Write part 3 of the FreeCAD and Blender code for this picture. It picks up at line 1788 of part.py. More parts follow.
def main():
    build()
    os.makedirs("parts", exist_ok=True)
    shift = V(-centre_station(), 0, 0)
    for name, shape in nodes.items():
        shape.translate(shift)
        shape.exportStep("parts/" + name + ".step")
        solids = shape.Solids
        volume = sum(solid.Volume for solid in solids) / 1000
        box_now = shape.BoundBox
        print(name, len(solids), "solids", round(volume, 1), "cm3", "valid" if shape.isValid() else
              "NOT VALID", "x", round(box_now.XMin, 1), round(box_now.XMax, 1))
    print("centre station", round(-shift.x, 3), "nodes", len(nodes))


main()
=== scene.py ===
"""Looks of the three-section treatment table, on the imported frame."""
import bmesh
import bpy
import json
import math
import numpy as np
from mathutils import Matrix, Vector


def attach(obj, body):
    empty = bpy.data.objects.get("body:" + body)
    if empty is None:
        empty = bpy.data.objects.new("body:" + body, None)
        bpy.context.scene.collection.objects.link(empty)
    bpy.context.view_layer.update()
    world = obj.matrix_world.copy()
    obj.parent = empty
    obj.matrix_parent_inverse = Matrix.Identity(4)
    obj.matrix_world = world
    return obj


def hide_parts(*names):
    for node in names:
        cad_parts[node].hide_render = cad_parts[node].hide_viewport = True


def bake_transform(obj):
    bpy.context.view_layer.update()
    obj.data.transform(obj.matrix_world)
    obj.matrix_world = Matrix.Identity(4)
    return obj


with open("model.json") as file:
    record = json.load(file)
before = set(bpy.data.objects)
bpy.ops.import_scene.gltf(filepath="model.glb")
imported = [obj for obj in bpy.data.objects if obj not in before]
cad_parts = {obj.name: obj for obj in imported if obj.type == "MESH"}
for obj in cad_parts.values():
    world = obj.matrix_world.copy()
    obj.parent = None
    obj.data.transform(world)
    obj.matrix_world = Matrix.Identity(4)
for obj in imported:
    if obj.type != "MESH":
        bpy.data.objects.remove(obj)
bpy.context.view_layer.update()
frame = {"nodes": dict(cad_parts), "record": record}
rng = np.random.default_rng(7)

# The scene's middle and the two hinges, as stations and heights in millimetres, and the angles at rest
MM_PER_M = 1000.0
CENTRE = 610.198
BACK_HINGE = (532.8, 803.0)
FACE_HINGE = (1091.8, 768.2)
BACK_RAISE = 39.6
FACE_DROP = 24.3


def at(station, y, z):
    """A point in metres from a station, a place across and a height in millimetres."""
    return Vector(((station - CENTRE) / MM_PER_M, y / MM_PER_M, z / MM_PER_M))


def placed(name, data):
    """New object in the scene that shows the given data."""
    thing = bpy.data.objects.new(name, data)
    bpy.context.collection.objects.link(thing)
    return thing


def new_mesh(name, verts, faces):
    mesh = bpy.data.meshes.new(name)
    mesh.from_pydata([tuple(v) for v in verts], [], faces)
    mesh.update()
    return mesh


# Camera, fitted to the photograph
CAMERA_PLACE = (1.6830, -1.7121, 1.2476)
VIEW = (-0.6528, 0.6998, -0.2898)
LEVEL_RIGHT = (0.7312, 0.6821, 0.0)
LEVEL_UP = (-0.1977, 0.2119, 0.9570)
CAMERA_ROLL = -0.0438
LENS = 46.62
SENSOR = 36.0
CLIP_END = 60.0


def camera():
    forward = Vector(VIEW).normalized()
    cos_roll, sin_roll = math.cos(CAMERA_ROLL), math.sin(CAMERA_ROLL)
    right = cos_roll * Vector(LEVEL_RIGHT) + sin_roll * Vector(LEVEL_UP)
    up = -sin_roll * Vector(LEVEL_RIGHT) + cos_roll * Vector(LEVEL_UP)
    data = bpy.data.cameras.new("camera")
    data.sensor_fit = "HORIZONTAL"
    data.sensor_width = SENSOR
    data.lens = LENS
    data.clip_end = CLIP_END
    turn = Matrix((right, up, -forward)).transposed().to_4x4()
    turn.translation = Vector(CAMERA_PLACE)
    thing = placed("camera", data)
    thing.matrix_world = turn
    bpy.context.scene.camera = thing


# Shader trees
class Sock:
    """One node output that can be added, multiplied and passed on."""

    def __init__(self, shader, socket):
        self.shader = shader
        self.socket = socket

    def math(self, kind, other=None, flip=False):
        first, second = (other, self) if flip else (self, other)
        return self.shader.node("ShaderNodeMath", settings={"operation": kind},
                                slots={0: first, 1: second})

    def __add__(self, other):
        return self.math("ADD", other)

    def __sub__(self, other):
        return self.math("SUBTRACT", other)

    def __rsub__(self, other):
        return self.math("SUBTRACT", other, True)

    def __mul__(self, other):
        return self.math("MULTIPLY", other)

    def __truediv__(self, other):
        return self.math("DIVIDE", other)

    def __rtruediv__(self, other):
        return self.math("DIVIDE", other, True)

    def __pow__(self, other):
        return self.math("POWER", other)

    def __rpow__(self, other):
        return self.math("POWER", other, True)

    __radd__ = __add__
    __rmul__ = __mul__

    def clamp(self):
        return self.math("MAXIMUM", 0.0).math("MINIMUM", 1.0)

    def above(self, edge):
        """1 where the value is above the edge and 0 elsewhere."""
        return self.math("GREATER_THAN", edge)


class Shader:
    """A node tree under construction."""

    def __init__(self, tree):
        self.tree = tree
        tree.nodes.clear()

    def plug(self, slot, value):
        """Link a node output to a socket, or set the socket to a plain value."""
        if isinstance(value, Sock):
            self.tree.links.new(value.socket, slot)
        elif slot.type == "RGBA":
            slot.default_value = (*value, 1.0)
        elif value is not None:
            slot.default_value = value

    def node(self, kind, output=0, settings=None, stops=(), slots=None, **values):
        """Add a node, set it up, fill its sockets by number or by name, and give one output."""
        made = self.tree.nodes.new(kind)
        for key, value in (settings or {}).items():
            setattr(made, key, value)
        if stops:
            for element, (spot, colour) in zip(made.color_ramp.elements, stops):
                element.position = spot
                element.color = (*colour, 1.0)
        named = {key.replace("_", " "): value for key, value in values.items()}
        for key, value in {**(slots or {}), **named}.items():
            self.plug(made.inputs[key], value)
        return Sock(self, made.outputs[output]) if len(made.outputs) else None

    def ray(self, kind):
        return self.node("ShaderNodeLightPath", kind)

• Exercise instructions
Extract the data in full. Keep it word for word.

• Answer below
Write part 3 of the FreeCAD and Blender code for this picture. It picks up at line 1788 of part.py. More parts follow.
def main():
    build()
    os.makedirs("parts", exist_ok=True)
    shift = V(-centre_station(), 0, 0)
    for name, shape in nodes.items():
        shape.translate(shift)
        shape.exportStep("parts/" + name + ".step")
        solids = shape.Solids
        volume = sum(solid.Volume for solid in solids) / 1000
        box_now = shape.BoundBox
        print(name, len(solids), "solids", round(volume, 1), "cm3", "valid" if shape.isValid() else
              "NOT VALID", "x", round(box_now.XMin, 1), round(box_now.XMax, 1))
    print("centre station", round(-shift.x, 3), "nodes", len(nodes))


main()
=== scene.py ===
"""Looks of the three-section treatment table, on the imported frame."""
import bmesh
import bpy
import json
import math
import numpy as np
from mathutils import Matrix, Vector


def attach(obj, body):
    empty = bpy.data.objects.get("body:" + body)
    if empty is None:
        empty = bpy.data.objects.new("body:" + body, None)
        bpy.context.scene.collection.objects.link(empty)
    bpy.context.view_layer.update()
    world = obj.matrix_world.copy()
    obj.parent = empty
    obj.matrix_parent_inverse = Matrix.Identity(4)
    obj.matrix_world = world
    return obj


def hide_parts(*names):
    for node in names:
        cad_parts[node].hide_render = cad_parts[node].hide_viewport = True


def bake_transform(obj):
    bpy.context.view_layer.update()
    obj.data.transform(obj.matrix_world)
    obj.matrix_world = Matrix.Identity(4)
    return obj


with open("model.json") as file:
    record = json.load(file)
before = set(bpy.data.objects)
bpy.ops.import_scene.gltf(filepath="model.glb")
imported = [obj for obj in bpy.data.objects if obj not in before]
cad_parts = {obj.name: obj for obj in imported if obj.type == "MESH"}
for obj in cad_parts.values():
    world = obj.matrix_world.copy()
    obj.parent = None
    obj.data.transform(world)
    obj.matrix_world = Matrix.Identity(4)
for obj in imported:
    if obj.type != "MESH":
        bpy.data.objects.remove(obj)
bpy.context.view_layer.update()
frame = {"nodes": dict(cad_parts), "record": record}
rng = np.random.default_rng(7)

# The scene's middle and the two hinges, as stations and heights in millimetres, and the angles at rest
MM_PER_M = 1000.0
CENTRE = 610.198
BACK_HINGE = (532.8, 803.0)
FACE_HINGE = (1091.8, 768.2)
BACK_RAISE = 39.6
FACE_DROP = 24.3


def at(station, y, z):
    """A point in metres from a station, a place across and a height in millimetres."""
    return Vector(((station - CENTRE) / MM_PER_M, y / MM_PER_M, z / MM_PER_M))


def placed(name, data):
    """New object in the scene that shows the given data."""
    thing = bpy.data.objects.new(name, data)
    bpy.context.collection.objects.link(thing)
    return thing


def new_mesh(name, verts, faces):
    mesh = bpy.data.meshes.new(name)
    mesh.from_pydata([tuple(v) for v in verts], [], faces)
    mesh.update()
    return mesh


# Camera, fitted to the photograph
CAMERA_PLACE = (1.6830, -1.7121, 1.2476)
VIEW = (-0.6528, 0.6998, -0.2898)
LEVEL_RIGHT = (0.7312, 0.6821, 0.0)
LEVEL_UP = (-0.1977, 0.2119, 0.9570)
CAMERA_ROLL = -0.0438
LENS = 46.62
SENSOR = 36.0
CLIP_END = 60.0


def camera():
    forward = Vector(VIEW).normalized()
    cos_roll, sin_roll = math.cos(CAMERA_ROLL), math.sin(CAMERA_ROLL)
    right = cos_roll * Vector(LEVEL_RIGHT) + sin_roll * Vector(LEVEL_UP)
    up = -sin_roll * Vector(LEVEL_RIGHT) + cos_roll * Vector(LEVEL_UP)
    data = bpy.data.cameras.new("camera")
    data.sensor_fit = "HORIZONTAL"
    data.sensor_width = SENSOR
    data.lens = LENS
    data.clip_end = CLIP_END
    turn = Matrix((right, up, -forward)).transposed().to_4x4()
    turn.translation = Vector(CAMERA_PLACE)
    thing = placed("camera", data)
    thing.matrix_world = turn
    bpy.context.scene.camera = thing


# Shader trees
class Sock:
    """One node output that can be added, multiplied and passed on."""

    def __init__(self, shader, socket):
        self.shader = shader
        self.socket = socket

    def math(self, kind, other=None, flip=False):
        first, second = (other, self) if flip else (self, other)
        return self.shader.node("ShaderNodeMath", settings={"operation": kind},
                                slots={0: first, 1: second})

    def __add__(self, other):
        return self.math("ADD", other)

    def __sub__(self, other):
        return self.math("SUBTRACT", other)

    def __rsub__(self, other):
        return self.math("SUBTRACT", other, True)

    def __mul__(self, other):
        return self.math("MULTIPLY", other)

    def __truediv__(self, other):
        return self.math("DIVIDE", other)

    def __rtruediv__(self, other):
        return self.math("DIVIDE", other, True)

    def __pow__(self, other):
        return self.math("POWER", other)

    def __rpow__(self, other):
        return self.math("POWER", other, True)

    __radd__ = __add__
    __rmul__ = __mul__

    def clamp(self):
        return self.math("MAXIMUM", 0.0).math("MINIMUM", 1.0)

    def above(self, edge):
        """1 where the value is above the edge and 0 elsewhere."""
        return self.math("GREATER_THAN", edge)


class Shader:
    """A node tree under construction."""

    def __init__(self, tree):
        self.tree = tree
        tree.nodes.clear()

    def plug(self, slot, value):
        """Link a node output to a socket, or set the socket to a plain value."""
        if isinstance(value, Sock):
            self.tree.links.new(value.socket, slot)
        elif slot.type == "RGBA":
            slot.default_value = (*value, 1.0)
        elif value is not None:
            slot.default_value = value

    def node(self, kind, output=0, settings=None, stops=(), slots=None, **values):
        """Add a node, set it up, fill its sockets by number or by name, and give one output."""
        made = self.tree.nodes.new(kind)
        for key, value in (settings or {}).items():
            setattr(made, key, value)
        if stops:
            for element, (spot, colour) in zip(made.color_ramp.elements, stops):
                element.position = spot
                element.color = (*colour, 1.0)
        named = {key.replace("_", " "): value for key, value in values.items()}
        for key, value in {**(slots or {}), **named}.items():
            self.plug(made.inputs[key], value)
        return Sock(self, made.outputs[output]) if len(made.outputs) else None

    def ray(self, kind):
        return self.node("ShaderNodeLightPath", kind)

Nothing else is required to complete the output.